**The exercise:**
Read the material below and count the lines holding the string "type". Give that count with nothing added.

**Records to use:**
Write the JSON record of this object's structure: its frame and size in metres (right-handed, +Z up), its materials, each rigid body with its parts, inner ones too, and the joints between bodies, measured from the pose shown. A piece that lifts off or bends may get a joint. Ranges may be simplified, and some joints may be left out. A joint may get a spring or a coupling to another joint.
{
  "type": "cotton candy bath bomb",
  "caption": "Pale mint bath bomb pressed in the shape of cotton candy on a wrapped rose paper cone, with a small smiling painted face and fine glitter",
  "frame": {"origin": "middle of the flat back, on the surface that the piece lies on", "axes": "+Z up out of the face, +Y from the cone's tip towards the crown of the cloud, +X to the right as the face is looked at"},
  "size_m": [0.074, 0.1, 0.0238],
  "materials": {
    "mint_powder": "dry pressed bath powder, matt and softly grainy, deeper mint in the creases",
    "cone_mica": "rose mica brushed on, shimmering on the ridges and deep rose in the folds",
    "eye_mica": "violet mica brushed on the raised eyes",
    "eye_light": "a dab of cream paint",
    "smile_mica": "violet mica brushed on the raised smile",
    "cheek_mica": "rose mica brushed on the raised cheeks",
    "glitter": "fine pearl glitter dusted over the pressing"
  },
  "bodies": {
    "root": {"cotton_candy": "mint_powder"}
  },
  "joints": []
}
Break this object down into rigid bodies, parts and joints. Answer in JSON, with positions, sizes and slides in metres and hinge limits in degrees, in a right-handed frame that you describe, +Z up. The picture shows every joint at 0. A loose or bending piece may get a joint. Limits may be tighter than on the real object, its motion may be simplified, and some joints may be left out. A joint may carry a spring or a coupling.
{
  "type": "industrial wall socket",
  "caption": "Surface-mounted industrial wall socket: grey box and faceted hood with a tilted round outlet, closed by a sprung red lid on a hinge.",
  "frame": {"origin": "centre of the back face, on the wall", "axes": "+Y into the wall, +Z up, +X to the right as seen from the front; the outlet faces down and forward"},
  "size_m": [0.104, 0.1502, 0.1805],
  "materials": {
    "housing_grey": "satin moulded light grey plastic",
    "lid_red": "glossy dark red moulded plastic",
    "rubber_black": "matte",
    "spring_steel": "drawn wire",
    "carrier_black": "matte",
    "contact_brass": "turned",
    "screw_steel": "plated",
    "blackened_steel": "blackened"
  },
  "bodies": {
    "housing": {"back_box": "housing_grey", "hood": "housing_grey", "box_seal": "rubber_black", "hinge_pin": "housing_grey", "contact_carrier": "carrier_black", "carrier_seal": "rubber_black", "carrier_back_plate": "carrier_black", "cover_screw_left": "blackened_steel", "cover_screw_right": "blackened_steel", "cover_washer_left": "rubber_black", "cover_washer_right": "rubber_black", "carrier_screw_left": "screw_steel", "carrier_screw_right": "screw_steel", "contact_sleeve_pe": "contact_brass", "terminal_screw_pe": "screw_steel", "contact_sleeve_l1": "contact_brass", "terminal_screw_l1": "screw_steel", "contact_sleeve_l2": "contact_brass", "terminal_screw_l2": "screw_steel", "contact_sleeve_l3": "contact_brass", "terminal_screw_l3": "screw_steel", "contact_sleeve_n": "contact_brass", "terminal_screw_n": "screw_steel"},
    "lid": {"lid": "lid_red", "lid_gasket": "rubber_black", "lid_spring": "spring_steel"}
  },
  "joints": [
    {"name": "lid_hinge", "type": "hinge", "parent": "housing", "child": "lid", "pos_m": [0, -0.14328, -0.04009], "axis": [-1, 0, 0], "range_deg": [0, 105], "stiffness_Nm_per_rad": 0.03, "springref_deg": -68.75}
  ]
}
==
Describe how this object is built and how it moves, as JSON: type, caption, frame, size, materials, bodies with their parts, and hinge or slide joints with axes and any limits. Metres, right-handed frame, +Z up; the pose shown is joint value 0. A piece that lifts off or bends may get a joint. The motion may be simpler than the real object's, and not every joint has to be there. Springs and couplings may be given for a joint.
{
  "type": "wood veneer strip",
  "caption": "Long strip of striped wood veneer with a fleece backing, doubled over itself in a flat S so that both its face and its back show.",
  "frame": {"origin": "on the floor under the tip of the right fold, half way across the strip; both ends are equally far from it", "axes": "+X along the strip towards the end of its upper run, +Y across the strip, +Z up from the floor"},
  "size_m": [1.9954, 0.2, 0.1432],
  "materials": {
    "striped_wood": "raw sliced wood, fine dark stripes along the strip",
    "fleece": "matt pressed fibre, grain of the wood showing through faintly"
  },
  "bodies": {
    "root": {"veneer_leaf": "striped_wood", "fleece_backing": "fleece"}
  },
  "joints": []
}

**Worked answer:**
5